Aus diesen Kulissen kommt die Musik, da sitzen die Musiker der 9-köpfigen Band, Dirk Sobe hat am Klavier die Leitung. Schräge Poesie, die nicht zuletzt von den grandiosen Schauspielerinnen und Schauspielern lebt und deren Lust an kunstvollen Faxen, womit sie auch immer wieder wett machen, dass es den Musikern mitunter noch an etwas Leichtigkeit fehlt. Sieben Schauspielerinnen und Schauspieler in gut 20 Rollen. Alle, bis auf die herrlich singende, spielende und tanzende Winnie Böwe als Marie haben mindestens zwei Gesichter bei rasanten Wechseln derselben. Weltmeister als Supertalent der Verwandlung ist Tobias Schormann in einer Vielzahl von Rollen bei blitzmäßiger Verwandlung, männlich, weiblich, irgendwie dazwischen und daneben. Uwe Schenker-Primus ist ein Hingucker als liebenswürdiger, dicker Typ, ein aufgeblasener Luftballon auf kurzen Beinen, Bernd Lange ist Geheimrat und Milchmann, Nora Quest sagt uns wo es lang geht, nimmt die seltsamsten Verwandlungen an: als himmlische Glücksfee mit Engelsflügeln, als Champagnerkelch auf Beinen oder als lebender Leuchtturm aus Westerland.
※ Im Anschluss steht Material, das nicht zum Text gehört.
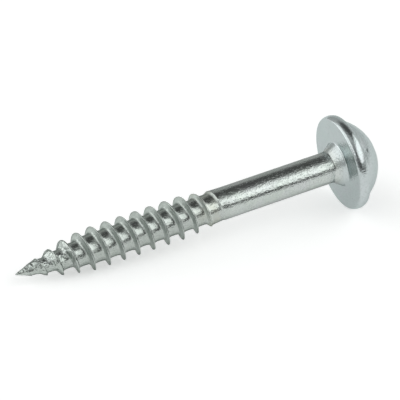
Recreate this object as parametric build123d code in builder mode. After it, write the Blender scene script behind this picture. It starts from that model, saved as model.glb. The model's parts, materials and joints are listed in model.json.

Die kluge Lis der Simone Müller gibt nicht auf und hat am Ende ihren Kibis wieder. Der wird von Fridolin Sandmeyer gespielt, dieser langbeinige Schlags gibt seinem Affen Zucker, sprüht vor spielerischer, tänzerischer und musikalischer Energie, hat auch ganz feinsinnige Zwischentöne.
Mein Fazit: Hier wird man im Theater reich beschenkt und das macht glücklich. Selten so gelacht über so viel Unglück und doch auch ein wenig geschluckt: wenn da so ein skurriler „Möchtegerneadolf“ sich auf Westerland eine phallische Strandburg errichtet und auf den ersten Blick kaum wahrnehmbar seine Hakenkreuze „noch“ in den Sand setzt. Oder doch, wie im Finale gesungen wird, „Es kommt wie es kommt, es kommt wie muss.“
„Wie werde ich reich und glücklich“ – Ein Kursus in zehn Abteilungen / Deutsches National-Theater Weimar, weitere Aufführungen 26.3., 6.4., 3.5.